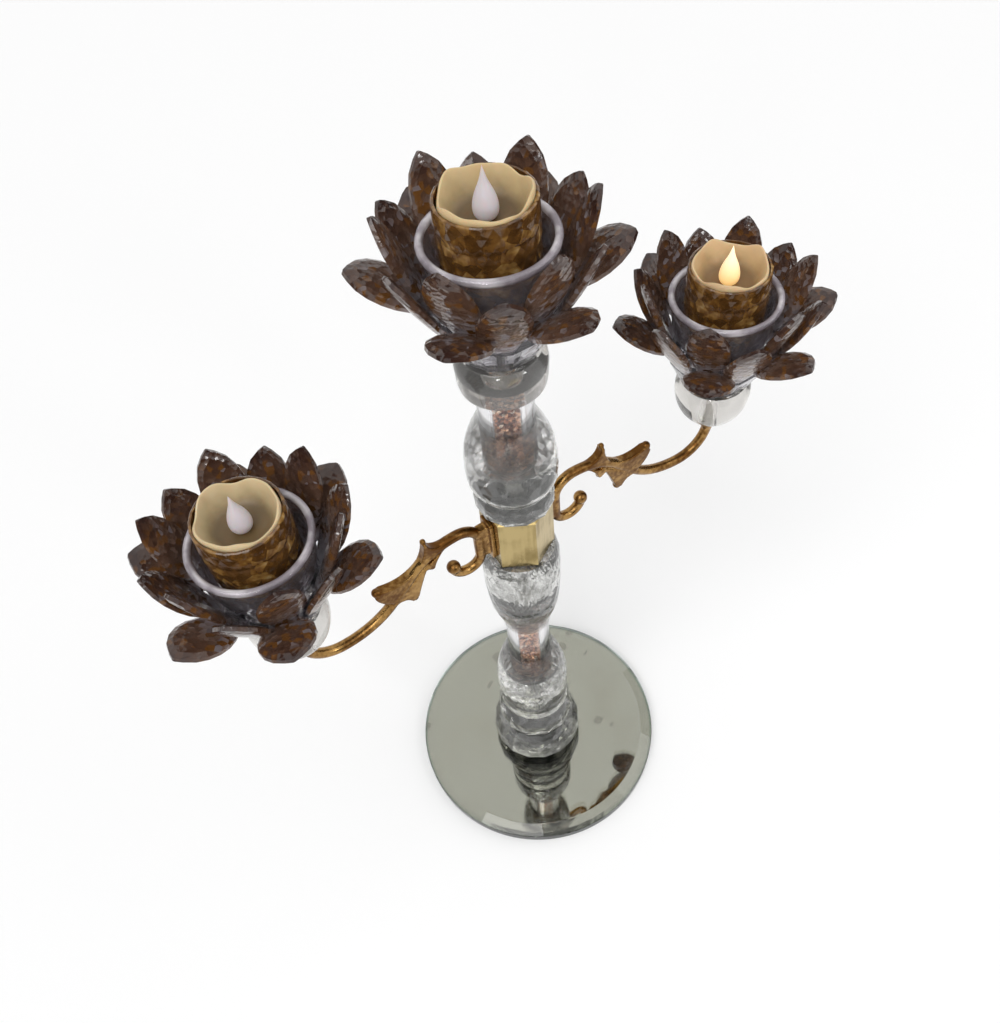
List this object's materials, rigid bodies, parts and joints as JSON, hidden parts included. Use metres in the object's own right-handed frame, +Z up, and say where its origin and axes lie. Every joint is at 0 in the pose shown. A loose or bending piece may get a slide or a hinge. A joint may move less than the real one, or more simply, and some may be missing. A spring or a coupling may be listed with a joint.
{
  "type": "candle holder",
  "caption": "Table candelabrum: cut glass stem on a round mirror base, two scroll arms and crystal lotus cups for LED candles.",
  "frame": {"origin": "middle of the underside, on the table under the stem's axis", "axes": "+Z up the stem, the two arms reach along -X and +X, +Y to the back"},
  "size_m": [0.3719, 0.175, 0.5005],
  "materials": {
    "mirror_glass": "polished, bevelled",
    "felt": "felt",
    "stem_crystal": "cut, polished",
    "tube_glass": "clear",
    "bowl_glass": "clear, thick lip",
    "smoky_crystal": "smoky brown coat, cut and speckled",
    "amber_glass": "hammered",
    "copper_stones": "crushed, bright",
    "gold_brass": "polished, lacquered",
    "zinc_steel": "plated",
    "clear_gasket": "clear",
    "ivory_shell": "waxy",
    "flame_lens": "frosted, unlit",
    "flame_lit": "frosted, lit",
    "white_plastic": "moulded",
    "black_plastic": "moulded",
    "battery_can": "plated"
  },
  "bodies": {
    "stand": {"base_mirror": "mirror_glass", "base_pads": "felt", "foot_glass": "stem_crystal", "lower_rondelle": "stem_crystal", "lower_cup": "stem_crystal", "lower_tube": "tube_glass", "upper_tube": "tube_glass", "lower_stones": "copper_stones", "upper_stones": "copper_stones", "pear_glass": "stem_crystal", "collar": "gold_brass", "facet_block": "stem_crystal", "upper_cup": "stem_crystal", "neck_ball": "stem_crystal", "top_coupler": "gold_brass", "arm_left": "gold_brass", "arm_right": "gold_brass", "arm_studs": "zinc_steel", "pans": "gold_brass", "side_balls": "stem_crystal", "side_studs": "zinc_steel", "centre_rod": "zinc_steel", "nuts": "zinc_steel", "gaskets": "clear_gasket", "calyx_top": "stem_crystal", "bowl_top": "bowl_glass", "outer_petals_top": "smoky_crystal", "middle_petals_top": "smoky_crystal", "inner_petals_top": "smoky_crystal", "calyx_right": "stem_crystal", "bowl_right": "bowl_glass", "outer_petals_right": "smoky_crystal", "middle_petals_right": "smoky_crystal", "inner_petals_right": "smoky_crystal", "calyx_left": "stem_crystal", "bowl_left": "bowl_glass", "outer_petals_left": "smoky_crystal", "middle_petals_left": "smoky_crystal", "inner_petals_left": "smoky_crystal"},
    "cup_top": {"votive_cup_top": "amber_glass"},
    "candle_top": {"candle_shell_top": "ivory_shell", "flame_top": "flame_lens", "candle_base_top": "white_plastic", "battery_top": "battery_can"},
    "door_top": {"battery_door_top": "white_plastic"},
    "slider_top": {"switch_top": "black_plastic"},
    "cup_right": {"votive_cup_right": "amber_glass"},
    "candle_right": {"candle_shell_right": "ivory_shell", "flame_right": "flame_lit", "candle_base_right": "white_plastic", "battery_right": "battery_can"},
    "door_right": {"battery_door_right": "white_plastic"},
    "slider_right": {"switch_right": "black_plastic"},
    "cup_left": {"votive_cup_left": "amber_glass"},
    "candle_left": {"candle_shell_left": "ivory_shell", "flame_left": "flame_lens", "candle_base_left": "white_plastic", "battery_left": "battery_can"},
    "door_left": {"battery_door_left": "white_plastic"},
    "slider_left": {"switch_left": "black_plastic"}
  },
  "joints": [
    {"name": "cup_lift_top", "type": "slide", "parent": "stand", "child": "cup_top", "axis": [0, 0, 1], "range_m": [0, 0.06]},
    {"name": "candle_lift_top", "type": "slide", "parent": "cup_top", "child": "candle_top", "axis": [0, 0, 1], "range_m": [0, 0.05]},
    {"name": "door_twist_top", "type": "hinge", "parent": "candle_top", "child": "door_top", "pos_m": [0, 0, 0.4455], "axis": [0, 0, 1], "range_deg": [0, 45]},
    {"name": "switch_slide_top", "type": "slide", "parent": "candle_top", "child": "slider_top", "axis": [0, 1, 0], "range_m": [0, 0.0028]},
    {"name": "cup_lift_right", "type": "slide", "parent": "stand", "child": "cup_right", "axis": [0, 0, 1], "range_m": [0, 0.06]},
    {"name": "candle_lift_right", "type": "slide", "parent": "cup_right", "child": "candle_right", "axis": [0, 0, 1], "range_m": [0, 0.05]},
    {"name": "door_twist_right", "type": "hinge", "parent": "candle_right", "child": "door_right", "pos_m": [0.1322, 0, 0.3465], "axis": [0, 0, 1], "range_deg": [0, 45]},
    {"name": "switch_slide_right", "type": "slide", "parent": "candle_right", "child": "slider_right", "axis": [0, 1, 0], "range_m": [0, 0.0028]},
    {"name": "cup_lift_left", "type": "slide", "parent": "stand", "child": "cup_left", "axis": [0, 0, 1], "range_m": [0, 0.06]},
    {"name": "candle_lift_left", "type": "slide", "parent": "cup_left", "child": "candle_left", "axis": [0, 0, 1], "range_m": [0, 0.05]},
    {"name": "door_twist_left", "type": "hinge", "parent": "candle_left", "child": "door_left", "pos_m": [-0.1322, 0, 0.3465], "axis": [0, 0, 1], "range_deg": [0, 45]},
    {"name": "switch_slide_left", "type": "slide", "parent": "candle_left", "child": "slider_left", "axis": [0, 1, 0], "range_m": [0, 0.0028]}
  ]
}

## SHORT TASK
Copy out the full listing exactly.

## SOLUTION FOR THIS EXERCISE
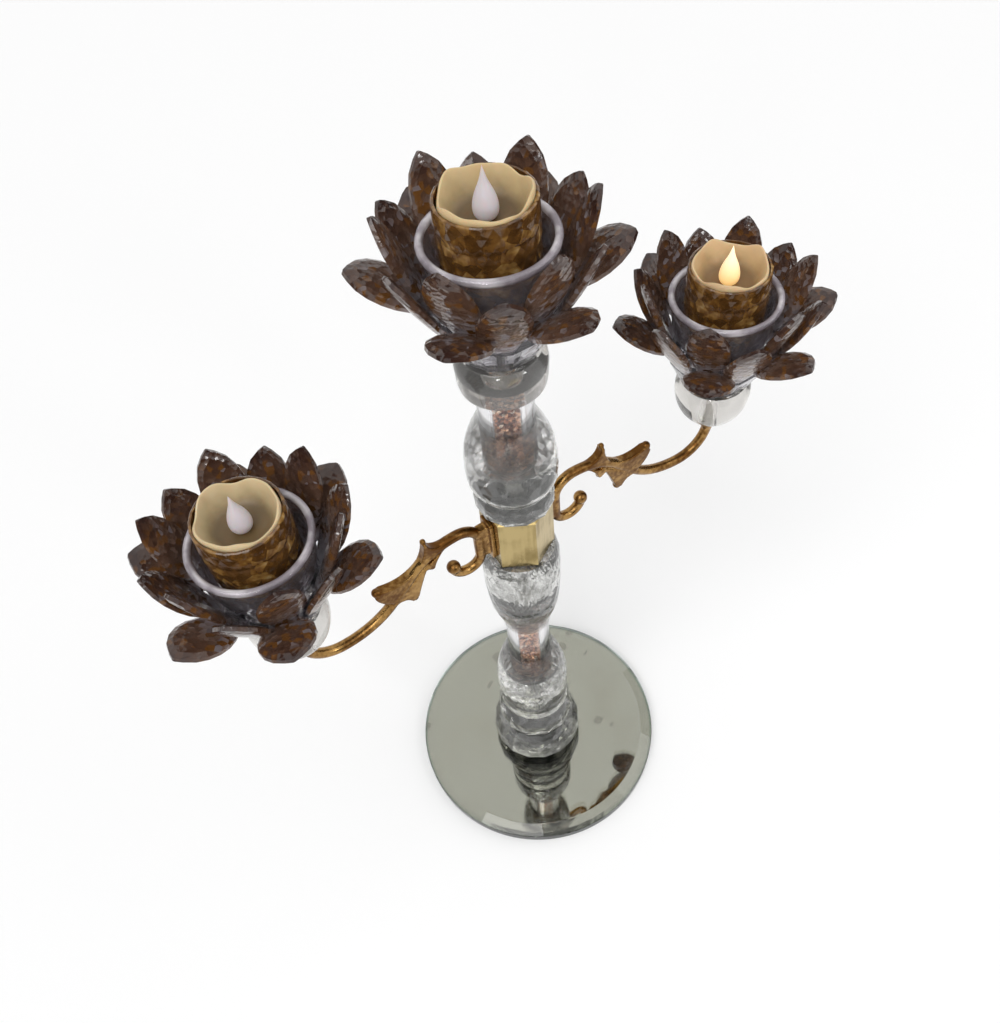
List this object's materials, rigid bodies, parts and joints as JSON, hidden parts included. Use metres in the object's own right-handed frame, +Z up, and say where its origin and axes lie. Every joint is at 0 in the pose shown. A loose or bending piece may get a slide or a hinge. A joint may move less than the real one, or more simply, and some may be missing. A spring or a coupling may be listed with a joint.
{
  "type": "candle holder",
  "caption": "Table candelabrum: cut glass stem on a round mirror base, two scroll arms and crystal lotus cups for LED candles.",
  "frame": {"origin": "middle of the underside, on the table under the stem's axis", "axes": "+Z up the stem, the two arms reach along -X and +X, +Y to the back"},
  "size_m": [0.3719, 0.175, 0.5005],
  "materials": {
    "mirror_glass": "polished, bevelled",
    "felt": "felt",
    "stem_crystal": "cut, polished",
    "tube_glass": "clear",
    "bowl_glass": "clear, thick lip",
    "smoky_crystal": "smoky brown coat, cut and speckled",
    "amber_glass": "hammered",
    "copper_stones": "crushed, bright",
    "gold_brass": "polished, lacquered",
    "zinc_steel": "plated",
    "clear_gasket": "clear",
    "ivory_shell": "waxy",
    "flame_lens": "frosted, unlit",
    "flame_lit": "frosted, lit",
    "white_plastic": "moulded",
    "black_plastic": "moulded",
    "battery_can": "plated"
  },
  "bodies": {
    "stand": {"base_mirror": "mirror_glass", "base_pads": "felt", "foot_glass": "stem_crystal", "lower_rondelle": "stem_crystal", "lower_cup": "stem_crystal", "lower_tube": "tube_glass", "upper_tube": "tube_glass", "lower_stones": "copper_stones", "upper_stones": "copper_stones", "pear_glass": "stem_crystal", "collar": "gold_brass", "facet_block": "stem_crystal", "upper_cup": "stem_crystal", "neck_ball": "stem_crystal", "top_coupler": "gold_brass", "arm_left": "gold_brass", "arm_right": "gold_brass", "arm_studs": "zinc_steel", "pans": "gold_brass", "side_balls": "stem_crystal", "side_studs": "zinc_steel", "centre_rod": "zinc_steel", "nuts": "zinc_steel", "gaskets": "clear_gasket", "calyx_top": "stem_crystal", "bowl_top": "bowl_glass", "outer_petals_top": "smoky_crystal", "middle_petals_top": "smoky_crystal", "inner_petals_top": "smoky_crystal", "calyx_right": "stem_crystal", "bowl_right": "bowl_glass", "outer_petals_right": "smoky_crystal", "middle_petals_right": "smoky_crystal", "inner_petals_right": "smoky_crystal", "calyx_left": "stem_crystal", "bowl_left": "bowl_glass", "outer_petals_left": "smoky_crystal", "middle_petals_left": "smoky_crystal", "inner_petals_left": "smoky_crystal"},
    "cup_top": {"votive_cup_top": "amber_glass"},
    "candle_top": {"candle_shell_top": "ivory_shell", "flame_top": "flame_lens", "candle_base_top": "white_plastic", "battery_top": "battery_can"},
    "door_top": {"battery_door_top": "white_plastic"},
    "slider_top": {"switch_top": "black_plastic"},
    "cup_right": {"votive_cup_right": "amber_glass"},
    "candle_right": {"candle_shell_right": "ivory_shell", "flame_right": "flame_lit", "candle_base_right": "white_plastic", "battery_right": "battery_can"},
    "door_right": {"battery_door_right": "white_plastic"},
    "slider_right": {"switch_right": "black_plastic"},
    "cup_left": {"votive_cup_left": "amber_glass"},
    "candle_left": {"candle_shell_left": "ivory_shell", "flame_left": "flame_lens", "candle_base_left": "white_plastic", "battery_left": "battery_can"},
    "door_left": {"battery_door_left": "white_plastic"},
    "slider_left": {"switch_left": "black_plastic"}
  },
  "joints": [
    {"name": "cup_lift_top", "type": "slide", "parent": "stand", "child": "cup_top", "axis": [0, 0, 1], "range_m": [0, 0.06]},
    {"name": "candle_lift_top", "type": "slide", "parent": "cup_top", "child": "candle_top", "axis": [0, 0, 1], "range_m": [0, 0.05]},
    {"name": "door_twist_top", "type": "hinge", "parent": "candle_top", "child": "door_top", "pos_m": [0, 0, 0.4455], "axis": [0, 0, 1], "range_deg": [0, 45]},
    {"name": "switch_slide_top", "type": "slide", "parent": "candle_top", "child": "slider_top", "axis": [0, 1, 0], "range_m": [0, 0.0028]},
    {"name": "cup_lift_right", "type": "slide", "parent": "stand", "child": "cup_right", "axis": [0, 0, 1], "range_m": [0, 0.06]},
    {"name": "candle_lift_right", "type": "slide", "parent": "cup_right", "child": "candle_right", "axis": [0, 0, 1], "range_m": [0, 0.05]},
    {"name": "door_twist_right", "type": "hinge", "parent": "candle_right", "child": "door_right", "pos_m": [0.1322, 0, 0.3465], "axis": [0, 0, 1], "range_deg": [0, 45]},
    {"name": "switch_slide_right", "type": "slide", "parent": "candle_right", "child": "slider_right", "axis": [0, 1, 0], "range_m": [0, 0.0028]},
    {"name": "cup_lift_left", "type": "slide", "parent": "stand", "child": "cup_left", "axis": [0, 0, 1], "range_m": [0, 0.06]},
    {"name": "candle_lift_left", "type": "slide", "parent": "cup_left", "child": "candle_left", "axis": [0, 0, 1], "range_m": [0, 0.05]},
    {"name": "door_twist_left", "type": "hinge", "parent": "candle_left", "child": "door_left", "pos_m": [-0.1322, 0, 0.3465], "axis": [0, 0, 1], "range_deg": [0, 45]},
    {"name": "switch_slide_left", "type": "slide", "parent": "candle_left", "child": "slider_left", "axis": [0, 1, 0], "range_m": [0, 0.0028]}
  ]
}